Utilities Inc. of Central Nevada is reportedly taking community input into consideration as it moves forward in developing plans for the former Willow Creek Golf Course, which was awarded to the company in a bankruptcy settlement hearing last week.
Although UICN still needs to finalize approval for certain filings to officially take title to the property, Wendy Barnett, Regional Director of UICN’s parent company, Utilities, Inc. said in a statement “we are very excited at the prospect of working on a solution that will benefit the community. With approval from the necessary governmental agencies, UICN will be able to remediate what the Nevada District Court found to be a public health and safety hazard created by others.”
According to a press release from UICN, the company has long been looking for a way to address the issues of the ponds on the property where the company discharges effluent and owns $8 million in water rights.
“The prior owners of the property ignored their contractual obligations and numerous court orders requiring the ponds to be properly maintained,” Barnett said. “Since we didn’t own the property, there was nothing we could directly do to insure that maintenance. We did of course ask the court to step in and require the maintenance, which it did. Now, as soon as we have regulatory approval, we will be able to move quickly to correct the situation there.”
The bankruptcy process for the defunct golf course began after Caldera P&G, the former owner of the property, filed for Chapter 11 protection last November after accruing large costs associated with litigation for refusing to fix the ponds.
“Our team is in place, including outside engineering resources, and we are finalizing the approval filings with the Public Utilities Commission of Nevada (PUCN) needed to consummate the deal allowing title transfer of the property,” Barnett said. “With approval of the Trustee, who stepped in on behalf of the current owner, we have already installed temporary fencing and signage at the ponds to minimize any hazard that may exist there.”
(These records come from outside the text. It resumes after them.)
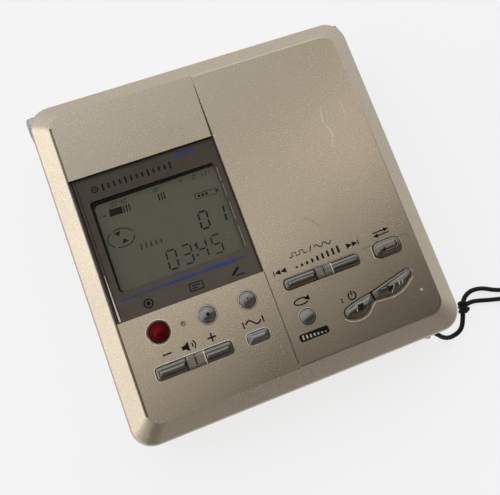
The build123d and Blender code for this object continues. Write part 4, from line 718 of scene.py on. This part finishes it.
# raised middles of the two rockers: champagne blocks, a dark gap and bright edges
rockerMiddles = {
    "volume_rocker": {"y": -26.2, "depth": 2.9, "top": 20.5, "blocks": (-22.6, -20.55), "gap": -21.62,
                      "dark": -23.62, "bright": -19.5, "halves": ((-29.8, -23.8), (-19.35, -13.8)),
                      "flat": 1.5, "crown": 0.34},
    "level_rocker": {"y": -17.8, "depth": 2.5, "top": 20.8, "blocks": (10.75, 12.75), "gap": 11.68,
                     "dark": 9.72, "bright": 13.72, "halves": ((3.0, 9.55), (13.85, 20.0)),
                     "flat": 1.1, "crown": 0.30},
}
for body, look in rockerMiddles.items():
    title = body.split("_")[0]
    height = 1.6
    middle = look["top"] - height / 2
    shape = bmesh.new()
    for x in look["blocks"]:
        addBlock(shape, (x, look["y"], middle + 0.03), (1.72, look["depth"] + 0.06, height), 0.62)
    newPiece(title + "Blocks", shape, inks["rockerPaint"], body)
    shape = bmesh.new()
    addBlock(shape, (look["dark"], look["y"], middle + 0.01), (0.3, look["depth"] + 0.03, height), 0.62)
    addBlock(shape, (look["gap"], look["y"], middle + 0.01), (0.34, look["depth"] + 0.03, height), 0.62)
    newPiece(title + "Gaps", shape, inks["segmentDark"], body)
    shape = bmesh.new()
    addBlock(shape, (look["bright"], look["y"], middle + 0.02), (0.24, look["depth"] + 0.05, height), 0.62)
    newPiece(title + "Bright", shape, inks["brightEdge"], body)
    shape = bmesh.new()
    for left, right in look["halves"]:
        outline = slotPoints(((left + right) / 2, look["y"]), (right - left, look["flat"]), 0.35, 4)
        addDome(shape, outline, look["top"] - 0.105, look["crown"])
    newPiece(title + "Crowns", shape, inks["darkKey"], body)
print("key marks and rocker middles made")

# bright rims where the paint is worn off the edges of the openings
def addRim(curve, points, height, closed=True):
    line = curve.splines.new("POLY")
    line.points.add(len(points) - 1)
    for target, (x, y) in zip(line.points, points):
        target.co = (x * mm, y * mm, height * mm, 1)
    line.use_cyclic_u = closed


rimLook = {"radius": 0.1, "gap": 0.2}
rimCurve = bpy.data.curves.new("keyRims", "CURVE")
rimCurve.dimensions = "3D"
rimCurve.bevel_depth = rimLook["radius"] * mm
rimCurve.bevel_resolution = 2
for x, y, radius, height in (
        (-16.0, -17.8, 1.85, leftTop), (-6.6, -17.8, 1.85, leftTop), (4.7, -26.0, 1.85, lidTop),
        (-27.1, -17.8, 2.62, leftTop)):
    reach = radius + rimLook["gap"]
    addRim(rimCurve, arcPoints((x, y), (reach, reach), 0, 350, 0, 35), height)
for x, y, width, depth, height in (
        (-7.1, -26.2, 5.0, 2.5, leftTop), (-21.8, -26.2, 17.4, 2.9, leftTop),
        (27.9, -17.7, 6.9, 3.8, bandTop)):
    grow = 2 * rimLook["gap"]
    addRim(rimCurve, slotPoints((x, y), (width + grow, depth + grow), 0.95), height)
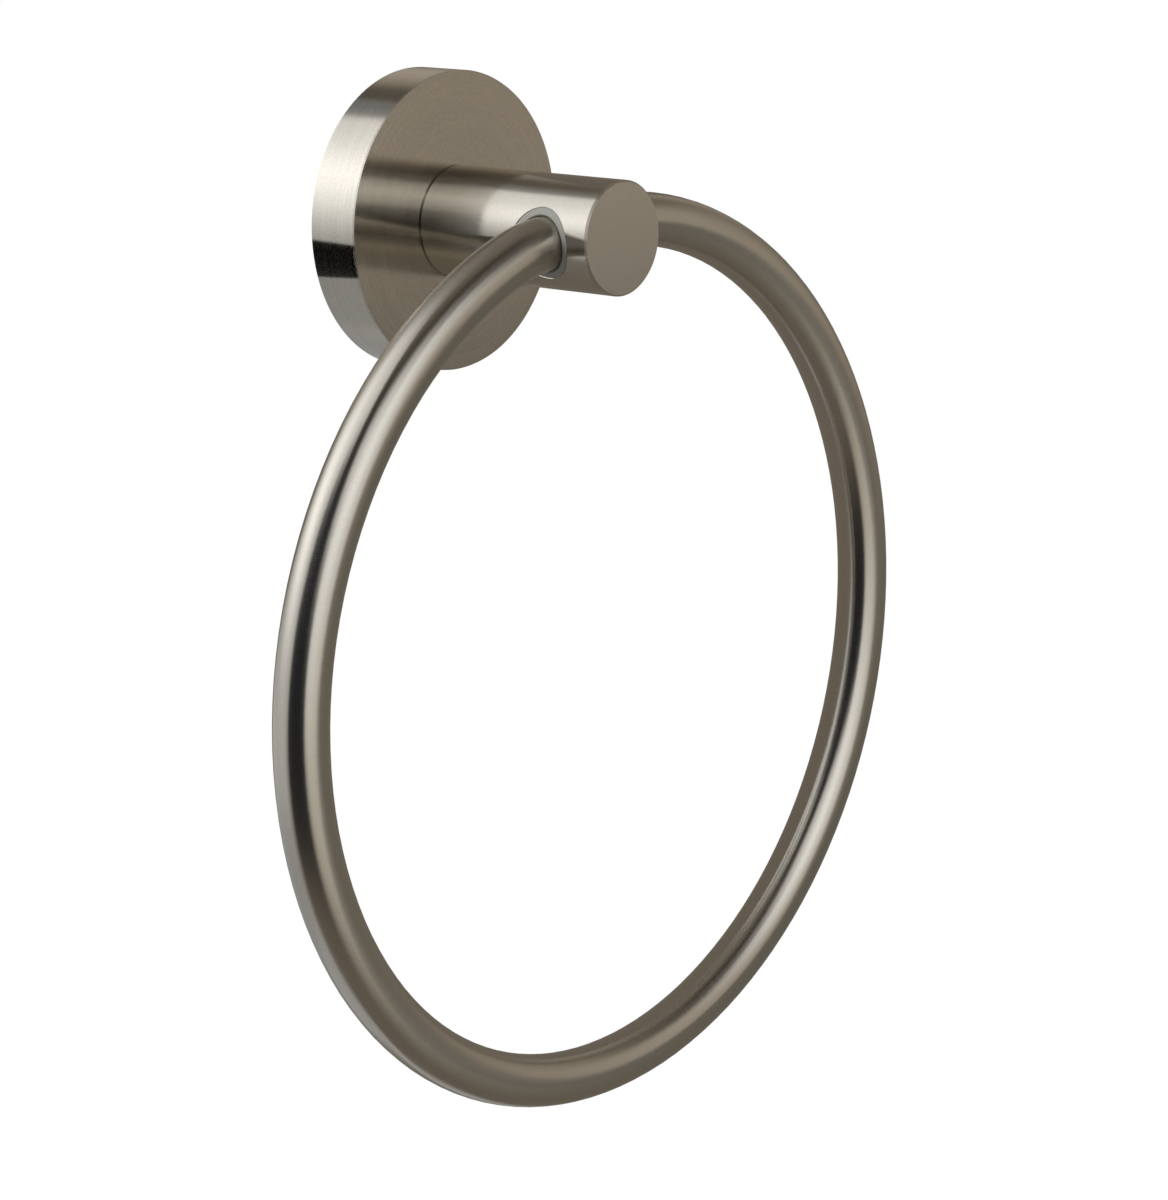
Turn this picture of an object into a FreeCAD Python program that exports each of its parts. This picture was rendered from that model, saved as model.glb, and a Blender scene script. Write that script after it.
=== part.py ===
import FreeCAD, Part
import math
import os

os.makedirs("parts", exist_ok=True)

# Towel ring with a round wall cover, a round post and a free swinging ring.
# Millimetres. The wall is the plane Y = 0, the room is towards -Y and +Z is up.
# The origin lies on the wall, on the axis of the post.

# Driving sizes of the ring
ring_outer_d = 174.0
rod_d = 10.0
rod_end_bend_r = 30.0
rod_straight_past_post = 0.3
rod_end_gap = 3.0
rod_end_chamfer = 0.6

# Driving sizes of the post
post_d = 21.0
bore_from_wall = 40.0
bore_to_tip = 11.0
post_tip_chamfer = 0.35
post_back_chamfer = 0.3
bore_edge_chamfer = 0.15
spigot_d = 12.0
spigot_across_flats = 10.0
spigot_setback = 0.3

# Driving sizes of the bushings
bushing_wall = 1.4
bushing_length = 6.2
bushing_recess = 0.12
bushing_mouth_chamfer = 0.35

# Driving sizes of the escutcheon, the round cover on the wall
escutcheon_d = 56.0
escutcheon_front_wall = 3.0
escutcheon_side_wall = 2.4
escutcheon_edge_break = 0.45
escutcheon_rim_chamfer = 0.3
escutcheon_inner_chamfer = 0.8

# Driving sizes of the wall bracket, a pressed sheet pan with a flared rim
bracket_sheet = 1.6
bracket_flare_deg = 15.0
bracket_bend_chamfer = 1.0
bracket_slot_margin = 1.4
bracket_slot_grid = 0.5
bracket_slot_width = 4.8
bracket_slot_length = 7.2

# Driving sizes of the post screw and its washer
post_screw_d = 6.0
post_screw_length = 16.0
post_screw_head_d = 11.0
post_screw_head_h = 2.9
post_screw_head_chamfer = 0.9
post_screw_recess_span = 5.0
post_screw_recess_width = 1.1
post_screw_recess_depth = 1.7
washer_thickness = 1.0
washer_overlap = 2.0

# Driving sizes of the set screw under the escutcheon
set_screw_d = 4.0
set_screw_length = 5.5
set_screw_tip_d = 2.0
set_screw_tip_h = 1.0
set_screw_recess = 0.4
set_screw_key = 2.0
set_screw_key_depth = 2.2

# Clearances and fits
running_clearance = 0.06
press_line = 0.02
thread_clearance = 0.05
spigot_clearance = 0.05
washer_hole_clearance = 0.2
rod_through_clearance = 0.4
bracket_slip = 0.3
bracket_front_gap = 2.0
screw_head_gap = 2.5
screw_tip_gap = 2.0
set_screw_gap = 0.05

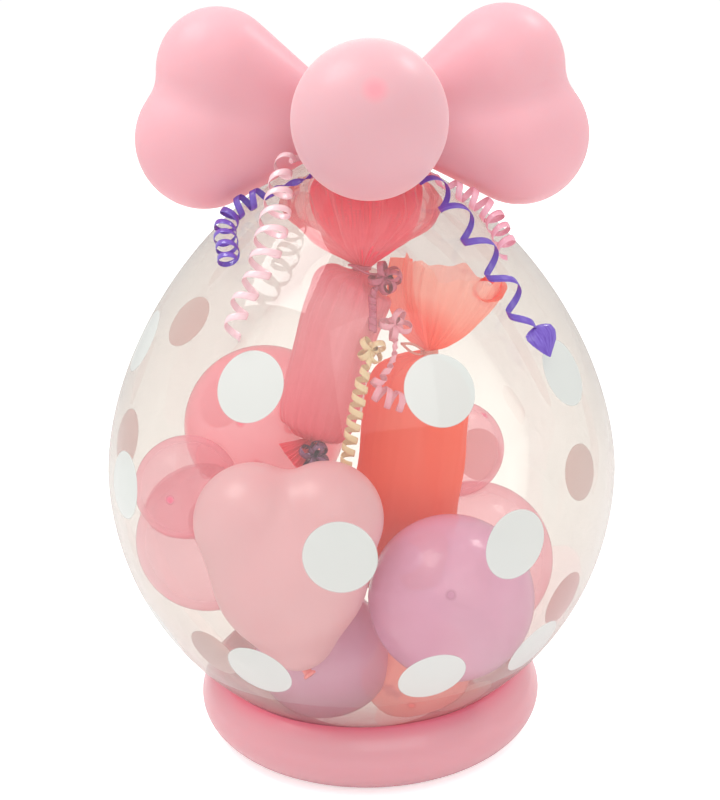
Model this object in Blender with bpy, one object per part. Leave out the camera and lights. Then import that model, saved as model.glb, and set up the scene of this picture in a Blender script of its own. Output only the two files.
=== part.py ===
"""Clear bubble balloon on a ring balloon, with a bow of three balloons and curled ribbons.

Metres, +Z up, the front faces -Y. The origin lies on the floor, on the bubble's axis.
"""
import math

import bmesh
import bpy
import numpy as np
from mathutils import Vector

# Clearance between pieces that touch in the real object
TOUCH_GAP = 0.0006

# Base ring: a tube balloon closed into a ring, pressed oval by the weight on it
RING_RADIUS = 0.108
RING_HALF_WIDTH = 0.038
RING_HALF_HEIGHT = 0.031
RING_FLATTENED = 0.001
RING_OFFSET_X = 0.0034
RING_JOINT_RADIUS_SHARE = 0.24
RING_JOINT_ANGLE = math.radians(13.0)

# Bubble: widest circle, depth below it, rise above it, and the two powers of its shoulder
BUBBLE_RADIUS = 0.2074
BUBBLE_DEPTH = 0.221
BUBBLE_RISE = 0.256
SHOULDER_POWER = 1.76
SHOULDER_FLARE = 0.664
SEAT_DEPTH = 0.0187

# Neck of the bubble, gathered and tied above the shoulder
NECK_RADIUS = 0.008
NECK_GROOVE_RADIUS = 0.0065
NECK_LENGTH = 0.016
NECK_LIP_RADIUS = 0.0098

# Tie: the middle of the ribbons, wound round the neck
TIE_THICKNESS = 0.004
TIE_HEIGHT_ON_NECK = 0.0035

# Bow: two heart balloons side by side in front of the neck, measured from their tips
BOW_CENTRE_X = 0.006
HEART_TIP_SPACING = 0.0265
HEART_TIP_RADIUS = 0.0124
HEART_TIP_ABOVE_NECK = 0.0025
HEART_SET_FORWARD = 0.023
UPPER_LOBE_OUT = 0.0928
UPPER_LOBE_UP = 0.0386
UPPER_LOBE_RADIUS = 0.0467
LOWER_LOBE_OUT = 0.1076
LOWER_LOBE_DOWN = 0.0118
LOWER_LOBE_RADIUS = 0.0510
LOBE_BLEND = 0.011
TAIL_RADIUS = 0.0028
TAIL_LIP_RADIUS = 0.0042
TAIL_LENGTH = 0.034

# Round balloon in the middle of the bow
BALL_RADIUS = 0.0553
BALL_CENTRE_X = 0.011
BALL_NECK_RADIUS = 0.0032
BALL_LIP_RADIUS = 0.0046

# Facets
TIE_STEPS = 20
RING_STEPS = 64
RING_SECTION_STEPS = 17
BUBBLE_STEPS = 52
BUBBLE_LEVELS = 12
HEART_STEPS = 28
HEART_LEVELS = 15
BALL_STEPS = 24
BALL_LEVELS = 12
TUBE_SIDES = 8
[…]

As UICN continues to move forward in finalizing filings over the property, the company has also reportedly began to meet with neighbors and other community members about what they would like to see happen with the former golf course.
Richard Cantino, a homeowner adjacent to the property, reportedly told UICN, “we are pleased that this is finally resolved and look forward to the prospect of working with Wendy and her team to make Willow Creek a place that everyone can use for recreation and enjoyment.”
“After years of neglect, which the Nevada judge said created a danger to the community, and uncertainty for residents about the future of Willow Creek, we are absolutely thrilled with an agreement that we can proudly say is probably the best available for all parties given the circumstances we were all put in,” said Lisa Sparrow, president and CEO of UICN. “We take our obligations to the communities we serve very seriously and are more than willing to do our share to enable beneficial use by Pahrumpians of what had become an eyesore under Caldera’s ownership.”
Sparrow additionally addressed comments made by District Attorney Brian Kunzi last week that the outcome of the bankruptcy proceedings, which cut the county out of any rights to the property, was “predetermined” by a “cozy, behind-the-scenes arrangement,” when a plan submitted by Caldera P&G’s trustee excluding Nye County was accepted by the judge.
“The Trustee, the County and UICN all agreed on the structure of a solution over five months ago. The failure to bring it to the county board for approval or to respond to repeated requests for status updates from us and from the Trustee’s attorney coupled with the last-minute attempt to modify terms unfortunately derailed the County’s participation,” Sparrow said in a statement.
She additionally stated Kunzi’s claim that the legal fees incurred by UICN over the years could have been put to use fixing the problems with the ponds on the property was incorrect.
“That is, of course, simply not true. First of all, we did not own the property and had no legal right to do the necessary remediation work. Secondly, those fees were incurred successfully defending ourselves in multiple lawsuits alleging that we were the cause of the problems at Willow Creek. Every court decision and regulatory agency responsible found beyond any doubt that the sole cause of the problem was the neglect of the owners to properly maintain the ponds. In every venue, the allegation that we discharged raw sewage was proven unequivocally false,” she said.
“Nevada law requires that all expenditures made by a utility be fully evaluated by the PUCN before they can become part of the rate base for the utility and we are confident that they will agree that this is the best option for ratepayers. As Ms. Barnett indicated, we’ve begun the work to get those approvals from the commission. Had the county prevailed with their generalized eleventh hour proposal to purchase the property outright which appeared at last week’s bankruptcy court hearing, those costs of remediation and ongoing maintenance would have been borne by taxpayers in some form, without the benefit of independent oversight,” Sparrow added.
In a closing statement, Sparrow stated that, “Our focus has been, and will continue to be, the safe operation of our plant and effluent disposal, making prudent investments on behalf of our customers and facilitating the improvement of the golf course land that has been neglected by the prior owners.”
In addition to working with informal citizens’ groups on this project, UICN has reportedly asked the PUCN to hold a consumer session to solicit suggestions for potential use of the property and explain in detail the plan and timing for remediation and improvement.
“We want this redevelopment to be a real community effort and we’re ready to get started as soon as approvals are received,” Barnett said.